The LeJ once enjoyed the open support of the powerful spy agency, the Directorate for Inter-Services Intelligence.
The ISI used such groups as military proxies in India and Afghanistan and to counter Shi’ite militant groups.
Since being outlawed after the attacks of September 11, 2001,
LeJ has worked with Sunni radical groups al Qaeda and the Pakistani Taliban in several high-profile strikes.
Among them were assaults in 2009 on Pakistan’s military headquarters and on Sri Lanka’s visiting cricket team.
Washington says LeJ was involved in the killing of Wall Street Journal correspondent Daniel Pearl in 2002.
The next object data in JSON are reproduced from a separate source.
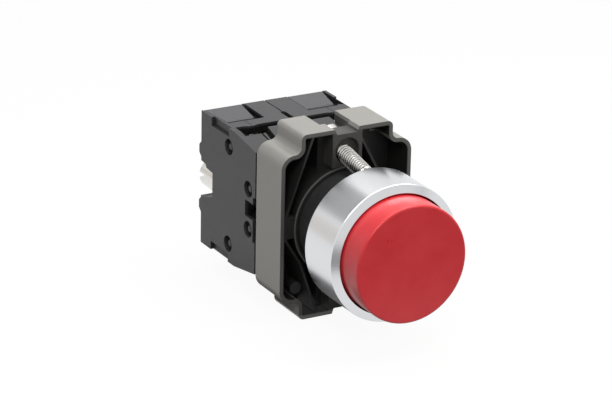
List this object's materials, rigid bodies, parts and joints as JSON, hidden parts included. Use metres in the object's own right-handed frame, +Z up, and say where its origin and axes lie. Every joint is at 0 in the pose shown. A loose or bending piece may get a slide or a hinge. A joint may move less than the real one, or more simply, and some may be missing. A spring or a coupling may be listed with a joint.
{
  "type": "panel pushbutton switch",
  "caption": "Panel pushbutton for a 22 mm hole: projecting cap, metal bezel, die-cast mounting collar and contact blocks behind it.",
  "frame": {"origin": "centre of the rear face of the panel gasket, on the axis of the barrel, in the plane of the panel's outer face", "axes": "-Y the way the button faces, +Y into the panel, +Z up, +X to the right seen from the front"},
  "size_m": [0.03, 0.0642, 0.04],
  "materials": {
    "red_cap": "satin",
    "bezel_metal": "satin turned",
    "black_plastic": "satin",
    "rubber": "matte",
    "collar_metal": "satin, painted inside and out",
    "case_plastic": "fine matte grain",
    "plate_plastic": "satin",
    "inner_plastic": "satin",
    "zinc_screw": "bright zinc",
    "spring_steel": "bright",
    "contact_brass": "satin"
  },
  "bodies": {
    "switch": {"head_body": "black_plastic", "bezel_ring": "bezel_metal", "panel_gasket": "rubber", "return_spring": "spring_steel", "mounting_collar": "collar_metal", "left_housing": "case_plastic", "left_cover": "case_plastic", "left_case_pins": "case_plastic", "left_marker_plates": "plate_plastic", "left_terminal_strips": "contact_brass", "left_plunger_spring": "spring_steel", "right_housing": "case_plastic", "right_cover": "case_plastic", "right_case_pins": "case_plastic", "right_marker_plates": "plate_plastic", "right_terminal_strips": "contact_brass", "right_plunger_spring": "spring_steel"},
    "button": {"button_cap": "red_cap", "pusher": "black_plastic", "pusher_seal": "rubber", "retaining_clip": "spring_steel"},
    "clamp_screw_top": {"clamp_screw_top": "zinc_screw"},
    "clamp_screw_bottom": {"clamp_screw_bottom": "zinc_screw"},
    "left_plunger": {"left_plunger": "inner_plastic", "left_contact_bridge": "contact_brass", "left_contact_spring": "spring_steel"},
    "left_fixing_screw": {"left_fixing_screw": "zinc_screw"},
    "left_upper_clamp": {"left_upper_terminal_screw": "zinc_screw", "left_upper_saddle": "zinc_screw"},
    "left_lower_clamp": {"left_lower_terminal_screw": "zinc_screw", "left_lower_saddle": "zinc_screw"},
    "right_plunger": {"right_plunger": "inner_plastic", "right_contact_bridge": "contact_brass", "right_contact_spring": "spring_steel"},
    "right_fixing_screw": {"right_fixing_screw": "zinc_screw"},
    "right_upper_clamp": {"right_upper_terminal_screw": "zinc_screw", "right_upper_saddle": "zinc_screw"},
    "right_lower_clamp": {"right_lower_terminal_screw": "zinc_screw", "right_lower_saddle": "zinc_screw"}
  },
  "joints": [
    {"name": "button_press", "type": "slide", "parent": "switch", "child": "button", "axis": [0, 1, 0], "range_m": [0, 0.0045], "stiffness_N_per_m": 800, "springref_m": -0.003, "deforming": ["return_spring"]},
    {"name": "left_plunger_slide", "type": "slide", "parent": "switch", "child": "left_plunger", "axis": [0, 1, 0], "range_m": [0, 0.0045], "stiffness_N_per_m": 200, "springref_m": -0.003, "deforming": ["left_plunger_spring"]},
    {"name": "right_plunger_slide", "type": "slide", "parent": "switch", "child": "right_plunger", "axis": [0, 1, 0], "range_m": [0, 0.0045], "stiffness_N_per_m": 200, "springref_m": -0.003, "deforming": ["right_plunger_spring"]},
    {"name": "clamp_top_drive", "type": "slide", "parent": "switch", "child": "clamp_screw_top", "axis": [0, 0.9833, 0.1822], "range_m": [0, 0.0027]},
    {"name": "clamp_bottom_drive", "type": "slide", "parent": "switch", "child": "clamp_screw_bottom", "axis": [0, 0.9833, -0.1822], "range_m": [0, 0.0027]},
    {"name": "left_fixing_drive", "type": "slide", "parent": "switch", "child": "left_fixing_screw", "axis": [0, 1, 0], "range_m": [0, 0.0026]},
    {"name": "left_upper_clamp_drive", "type": "slide", "parent": "switch", "child": "left_upper_clamp", "axis": [0, -1, 0], "range_m": [0, 0.0039]},
    {"name": "left_lower_clamp_drive", "type": "slide", "parent": "switch", "child": "left_lower_clamp", "axis": [0, -1, 0], "range_m": [0, 0.0039]},
    {"name": "right_fixing_drive", "type": "slide", "parent": "switch", "child": "right_fixing_screw", "axis": [0, 1, 0], "range_m": [0, 0.0026]},
    {"name": "right_upper_clamp_drive", "type": "slide", "parent": "switch", "child": "right_upper_clamp", "axis": [0, -1, 0], "range_m": [0, 0.0039]},
    {"name": "right_lower_clamp_drive", "type": "slide", "parent": "switch", "child": "right_lower_clamp", "axis": [0, -1, 0], "range_m": [0, 0.0039]}
  ],
  "couplings": [
    {"joint": "left_plunger_slide", "follows": "button_press", "ratio": 1},
    {"joint": "right_plunger_slide", "follows": "button_press", "ratio": 1}
  ]
}
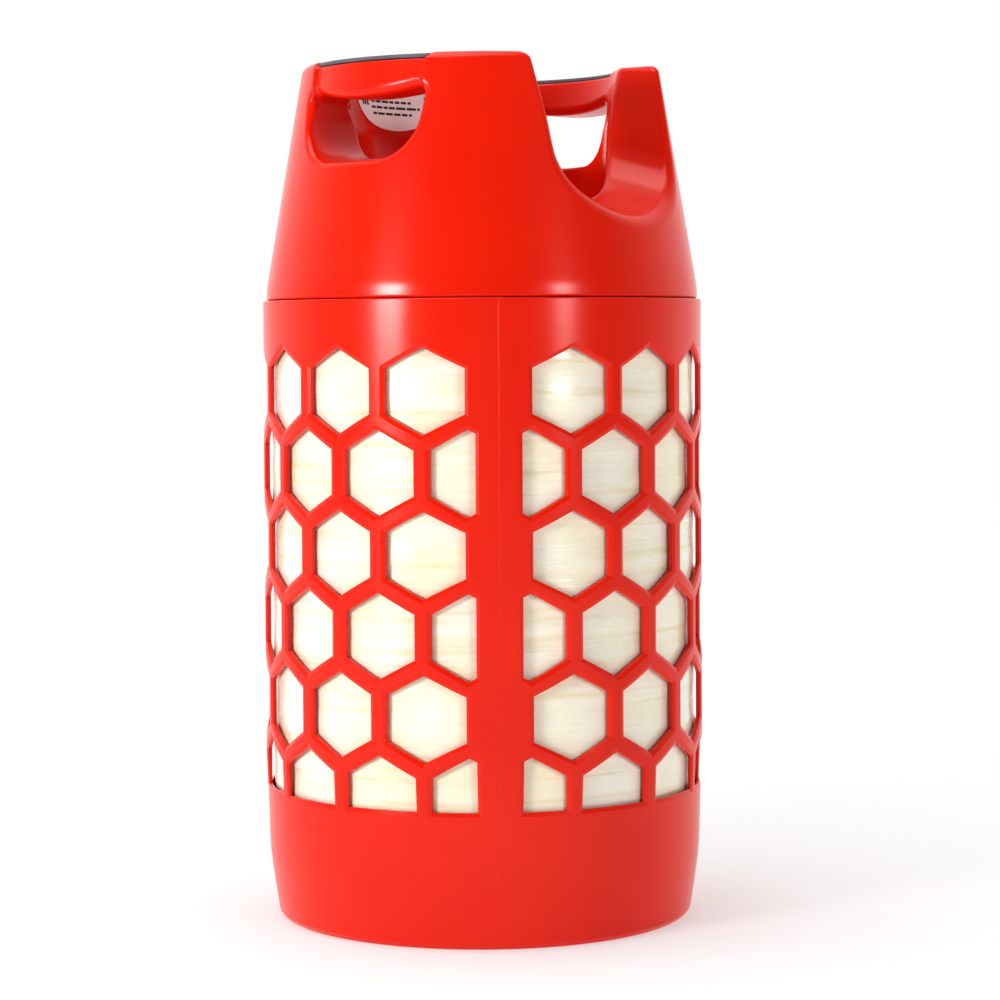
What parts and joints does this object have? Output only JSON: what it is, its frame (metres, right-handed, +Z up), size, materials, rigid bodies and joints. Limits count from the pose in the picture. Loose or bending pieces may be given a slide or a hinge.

Now it is gathering strength anew.
The risks are heightened by Pakistan’s long-standing role as a battlefield in a proxy war between Sunni Saudi Arabia and Shi’ite Iran, which have been competing for influence in Asia and the Middle East since the 1979 Iranian revolution.
That competition has heated up since the United States toppled secularist dictator Saddam Hussein in Iraq and left the country under the control of an Iranian-influenced Shi’ite government.
Intelligence officials say the LeJ is drawing financial support from Saudi donors and other Sunni sources.
“Unfortunately, the state for strategic reasons turned a blind eye to the LeJ for a long time,” said a retired army general. “Now we have a situation where it has become Pakistan’s Frankenstein.”
Interior Minister Rehman Malik, who is in charge of internal security, told Reuters that “we always take action” against the LeJ when the group is suspected of murder or terrorism. “We track people and arrest them.”
When asked why those arrested are often freed, he said: “Look, my job is to arrest people, not to let them go.
We all know who lets them off the hook and why,” he said, referring to local politicians and elements of the military who turn a blind eye to their activities or even support them in some cases.